Les enfants de la DPJ victimes de la réforme Barrette, dit une juge

La réforme Barrette a créé un « désordre administratif » dans le réseau de la santé, et des enfants de la Direction de la protection de la jeunesse (DPJ) en paient le prix, vient de dénoncer une juge en demandant une vaste enquête de la Commission des droits de la personne et des droits de la jeunesse. Le déclencheur : les droits d’un enfant de 5 ans « ont été lésés » par le Centre intégré de santé et de services sociaux (CISSS) de la Montérégie-Ouest, qui l’a fait attendre des mois avant d’évaluer son retard de développement.

Neuf mois sans services

Le cas soumis à la juge Mélanie Roy est celui de X, un garçon de 5 ans négligé par ses parents et aux prises avec d’importants retards de développement. Malgré une ordonnance d’évaluation et de suivi en orthophonie, l’enfant « en grand besoin de services » a dû attendre neuf mois avant d’être évalué. Il « n’a pas eu de réponse à ses nombreux besoins pendant plusieurs mois en raison de délais administratifs et du refus de prioriser le dossier », a écrit la juge Roy dans sa décision rendue à la fin du mois de mars, qui évoque un « exemple flagrant de désordre administratif au sein [des] établissements de santé » – le CISSS de la Montérégie-Ouest dans ce cas.

Mises en demeure entre services

C’est qu’avec la réforme mise de l’avant par le ministre Gaétan Barrette, tous les services de protection de l’enfance de la Montérégie sont passés dans le giron du CISSS de la Montérégie-Est, alors que X devait recevoir des services du CISSS de la Montérégie-Ouest, où se situe son lieu de résidence.
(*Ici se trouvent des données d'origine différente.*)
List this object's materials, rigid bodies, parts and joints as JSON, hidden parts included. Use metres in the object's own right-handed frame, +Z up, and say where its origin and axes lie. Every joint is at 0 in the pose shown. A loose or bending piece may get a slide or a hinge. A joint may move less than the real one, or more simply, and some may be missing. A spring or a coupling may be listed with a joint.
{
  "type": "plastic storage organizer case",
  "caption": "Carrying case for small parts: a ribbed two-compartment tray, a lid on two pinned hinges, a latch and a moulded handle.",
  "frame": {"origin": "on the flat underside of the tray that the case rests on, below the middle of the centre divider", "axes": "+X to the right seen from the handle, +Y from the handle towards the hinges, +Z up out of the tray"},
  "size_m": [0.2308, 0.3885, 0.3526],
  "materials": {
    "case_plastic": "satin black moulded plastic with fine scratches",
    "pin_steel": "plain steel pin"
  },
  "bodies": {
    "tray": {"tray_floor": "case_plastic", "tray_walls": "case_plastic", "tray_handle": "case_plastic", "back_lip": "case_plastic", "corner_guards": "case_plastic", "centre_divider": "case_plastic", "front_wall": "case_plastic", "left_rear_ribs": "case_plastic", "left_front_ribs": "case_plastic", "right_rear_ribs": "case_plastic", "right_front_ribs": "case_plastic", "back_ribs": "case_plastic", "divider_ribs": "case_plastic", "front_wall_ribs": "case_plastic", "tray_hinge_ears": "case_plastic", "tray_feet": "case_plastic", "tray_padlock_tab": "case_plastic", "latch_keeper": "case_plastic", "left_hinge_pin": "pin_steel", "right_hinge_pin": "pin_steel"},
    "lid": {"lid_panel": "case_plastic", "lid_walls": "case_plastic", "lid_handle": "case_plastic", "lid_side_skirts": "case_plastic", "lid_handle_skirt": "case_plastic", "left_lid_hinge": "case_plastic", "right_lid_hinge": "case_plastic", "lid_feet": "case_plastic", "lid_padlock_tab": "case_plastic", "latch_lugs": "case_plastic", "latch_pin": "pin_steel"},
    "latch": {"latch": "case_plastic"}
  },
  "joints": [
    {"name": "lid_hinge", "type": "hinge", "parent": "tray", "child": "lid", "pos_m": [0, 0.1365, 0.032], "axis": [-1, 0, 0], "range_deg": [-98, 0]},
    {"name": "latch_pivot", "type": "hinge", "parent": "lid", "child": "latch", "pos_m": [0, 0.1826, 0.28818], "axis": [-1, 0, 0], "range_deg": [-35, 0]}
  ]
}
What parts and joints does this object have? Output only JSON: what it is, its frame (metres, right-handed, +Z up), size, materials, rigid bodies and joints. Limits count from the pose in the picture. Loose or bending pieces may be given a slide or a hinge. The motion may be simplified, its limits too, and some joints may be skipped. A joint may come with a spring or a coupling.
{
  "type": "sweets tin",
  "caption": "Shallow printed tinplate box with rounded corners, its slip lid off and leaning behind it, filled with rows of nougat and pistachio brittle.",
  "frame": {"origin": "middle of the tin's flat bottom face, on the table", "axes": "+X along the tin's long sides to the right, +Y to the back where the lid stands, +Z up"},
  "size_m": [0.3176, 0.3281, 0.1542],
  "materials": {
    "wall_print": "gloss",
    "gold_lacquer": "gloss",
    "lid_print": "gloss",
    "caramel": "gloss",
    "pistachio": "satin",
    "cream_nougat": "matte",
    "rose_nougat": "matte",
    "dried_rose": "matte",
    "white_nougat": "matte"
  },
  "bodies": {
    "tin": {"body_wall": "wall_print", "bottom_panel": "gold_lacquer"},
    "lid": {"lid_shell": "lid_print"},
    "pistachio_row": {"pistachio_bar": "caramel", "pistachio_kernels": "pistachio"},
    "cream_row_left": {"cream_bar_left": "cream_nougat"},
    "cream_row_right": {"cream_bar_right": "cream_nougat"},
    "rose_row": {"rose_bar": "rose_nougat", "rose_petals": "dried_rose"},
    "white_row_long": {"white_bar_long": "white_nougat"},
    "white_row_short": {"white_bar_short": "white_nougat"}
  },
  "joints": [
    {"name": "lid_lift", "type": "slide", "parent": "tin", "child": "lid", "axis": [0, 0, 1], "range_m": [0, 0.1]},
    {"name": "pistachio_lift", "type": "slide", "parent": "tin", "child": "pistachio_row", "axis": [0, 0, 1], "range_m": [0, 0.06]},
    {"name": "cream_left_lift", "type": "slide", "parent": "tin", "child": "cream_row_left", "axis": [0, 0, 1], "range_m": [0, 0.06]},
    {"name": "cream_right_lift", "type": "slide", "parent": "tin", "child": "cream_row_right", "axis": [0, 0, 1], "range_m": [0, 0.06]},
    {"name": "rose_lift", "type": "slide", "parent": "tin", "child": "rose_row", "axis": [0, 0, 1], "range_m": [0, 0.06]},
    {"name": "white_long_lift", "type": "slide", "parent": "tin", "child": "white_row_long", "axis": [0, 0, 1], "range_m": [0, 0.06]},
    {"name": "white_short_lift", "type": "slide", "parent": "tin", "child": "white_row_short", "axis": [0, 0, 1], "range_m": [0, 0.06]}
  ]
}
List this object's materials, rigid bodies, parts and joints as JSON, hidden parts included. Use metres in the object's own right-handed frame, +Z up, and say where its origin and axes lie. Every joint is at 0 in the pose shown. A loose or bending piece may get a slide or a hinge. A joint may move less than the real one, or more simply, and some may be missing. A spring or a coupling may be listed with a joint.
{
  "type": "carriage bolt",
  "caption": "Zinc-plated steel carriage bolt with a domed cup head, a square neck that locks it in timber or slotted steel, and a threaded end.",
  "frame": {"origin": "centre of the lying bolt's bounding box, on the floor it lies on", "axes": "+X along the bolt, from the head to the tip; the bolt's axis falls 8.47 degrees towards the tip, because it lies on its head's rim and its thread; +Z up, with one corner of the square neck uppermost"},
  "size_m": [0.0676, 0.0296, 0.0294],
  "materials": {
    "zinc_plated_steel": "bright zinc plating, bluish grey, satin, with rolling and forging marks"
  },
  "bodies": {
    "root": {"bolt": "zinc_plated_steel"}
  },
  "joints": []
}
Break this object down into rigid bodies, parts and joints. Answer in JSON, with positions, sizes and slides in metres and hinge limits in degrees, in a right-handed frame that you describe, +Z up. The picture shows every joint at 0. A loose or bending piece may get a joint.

Une situation « d’une extrême complexité » où le CISSS de la Montérégie-Ouest s’est traîné les pieds et « a aussi délibérément décidé de ne pas respecter l’ordonnance du tribunal pourtant très claire », selon la juge Roy. Au point de recevoir une mise en demeure du CISSS de la Montérégie-Est pour qu’il passe à l’action. « Le décalage entre les objectifs de la réforme […] et la réalité vécue par l’enfant est d’une parfaite ironie », écrit la juge.

« Le temps presse »

C’est l’avocate nommée par la justice pour représenter l’enfant qui a lancé une poursuite afin de faire reconnaître – avec succès – que les droits de son petit client avaient été lésés. Pour un enfant de 5 ans avec des retards importants, « le temps presse », a affirmé Me Hélène Robitaille en entrevue à La Presse. « La notion de temps pour un enfant, surtout en bas âge, ce n’est pas la même chose que pour un adulte. » Quant aux impacts possibles de l’inaction du CISSS de la Montérégie-Ouest, « pour l’instant, on ne le sait pas », a-t-elle dit. « Espérons qu’il a été pris en charge à temps et qu’il pourra rattraper les retards qu’il a pu accumuler. »

« Besoins urgents »

Me Robitaille s’est dite « choquée » par le cas de X. « Quand un juge en est rendu à ordonner qu’un enfant reçoive des soins de santé, c’est que c’est vraiment requis par son état », a-t-elle ajouté. Selon elle, le CISSS de la Montérégie-Ouest avait « une façon de faire rigide qui ne prenait pas en compte les besoins vraiment urgents de cet enfant – tellement urgents qu’un juge s’était prononcé là-dessus ». L’organisation voulait simplement placer X dans sa liste d’attente longue de plusieurs mois.

Enquête demandée

Visiblement fâchée par le cas de X, la juge Mélanie Roy a recommandé à la Commission des droits de la personne et des droits de la jeunesse d’enquêter sur la façon dont le réseau de la santé donne ses services aux enfants de la DPJ. « Il n’est ni dans l’intérêt de l’enfant ni dans celui de notre société de devoir composer avec des délais déraisonnables liés à des désordres administratifs de ce genre », a écrit la juge. Elle a d’ailleurs fait envoyer une copie de son jugement directement à la présidente de la Commission. L’organisation effectue « actuellement une étude sur les impacts de la [réforme] sur les services en protection de la jeunesse et le respect des droits des jeunes », a indiqué le porte-parole Jean-François Gagnon par courriel.

« Manquement important »

Du côté du CISSS de la Montérégie-Ouest, blâmé par la juge Roy, « on reconnaît qu’il y a eu un manquement important » dans ce cas, a indiqué la porte-parole Jade St-Jean. « On reconnaît que toute ordonnance du tribunal de la jeunesse est exécutoire à compter du moment où elle est rendue et que toute personne qui est visée par cette dernière doit s’y conformer sans délai. » L’organisation assure avoir rappelé les règles applicables aux équipes concernées.